We can leverage an open-source network monitoring agent that can collect a number of network logs. Network log data fields such as Transmission Control Protocol (TCP) connection timestamp, duration, source IP and port, destination IP and port, number of packets sent and received, number of bytes sent and received, and connection state can be collected through this open-source network monitoring agent. While for User Datagram Protocol, an entry is recorded for every UDP packet. This method includes a sole assumption, that attackers have no control over the network logs.

The ML Architecture for Malicious Network Detection:

As we already know that the supervised learning of ML can be a limitation in malicious network detection and for this reason, here, we are exploring an architecture where the supervised learning of ML is optimized for malicious network detection and classification. For this, there are certain factors to be considered,

Feature representations should consider specifics of any malware attack. For better results, the connection-level features are compared with the aggregated traffic statistics and temporal features.
Class imbalance should be countered as it hinders the performance of simple linear models like logistics regression and more.
Create a mix of different models like gradient boosting that has the capability of handling the class imbalance. Due to the mix of different capabilities, these models have a better chance of detecting malicious connections and classify the malicious connections from benign connections than the linear models.

Image Source: arxiv

As we can see in the above figure, the machine learning architecture uses an open-sourced network agent called ”Bro” for collecting all the network logs, these network logs are utilized through feature extraction and a set of different ML algorithms for testing and training purposes. Features extracted from the data based on the specifics of attacks are used to train the ML algorithm that can detect.

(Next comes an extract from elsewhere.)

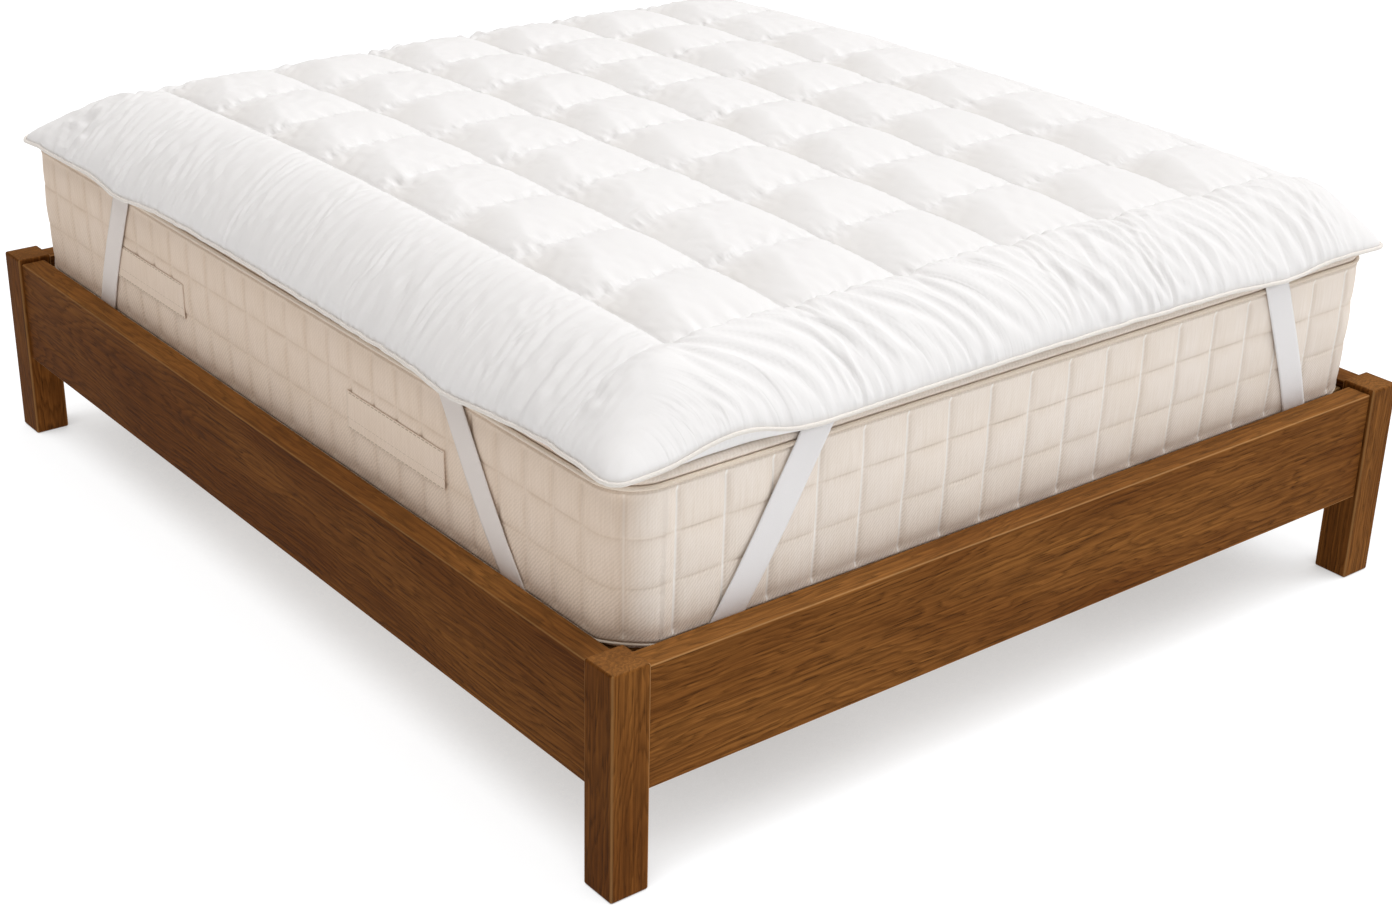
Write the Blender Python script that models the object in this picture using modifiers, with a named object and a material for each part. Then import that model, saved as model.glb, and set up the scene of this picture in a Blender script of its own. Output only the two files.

ML Classification of the Malware NetworkDetection for Learning:

Ground Truth Labelling:

According to the results on the application of the aforesaid architecture, the attacks do not remain active during the full span of network detection and it solely depends on the granularity of the labeling of data.

Coarse-Grained Labeling:

In this labeling system, all the connection logs are labeled as malicious that are generated through botnet IP.

Fine-Grained Labeling:

Considering an instance of DDoS called Rbot attack to obtain the IP address of the victimized machine. This IP address is then followed to detect further attacks. Every feature representation is labeled as malicious for a specific time window based on the attacks in the connection log for that particular time window.

Though fine-grained labeling is difficult to obtain, it certainly improves the performance of an ML model for botnet detection. The most popular ML models used for classification are gradient boosting, random forest and logistic regression.

These models and algorithms can be evaluated on the basis of specified metrics like precision and recall. The imbalance in the data is measured in a ratio of Malicious to Legitimate samples. This ratio is quite low the accuracy remains high.

These models should be used in tandem or assemble them to create an architecture that can effectively cope up with the imbalance of data, interpret the data sets and provide supervised learning based on the feature representations achieved on the network log collection and analysis.

Conclusion:

There is no doubt about the fact that data imbalance is hindering in the application of ML models for malware classification for cybersecurity. For this purpose, research and experimentations of different ML models based on the supervised learning through feature representations over the network logs should be encouraged.

Malware is considered to be the most dangerous threat of all the cyber threats present on the network today and the same should be realized by the data-driven business to avoid data breaches and data risks and ensure safeguards by using the exquisite technologies like Artificial intelligence and machine learning. There are new data regulations formed to protect data theft, but, as they say, desperate times need desperate measures!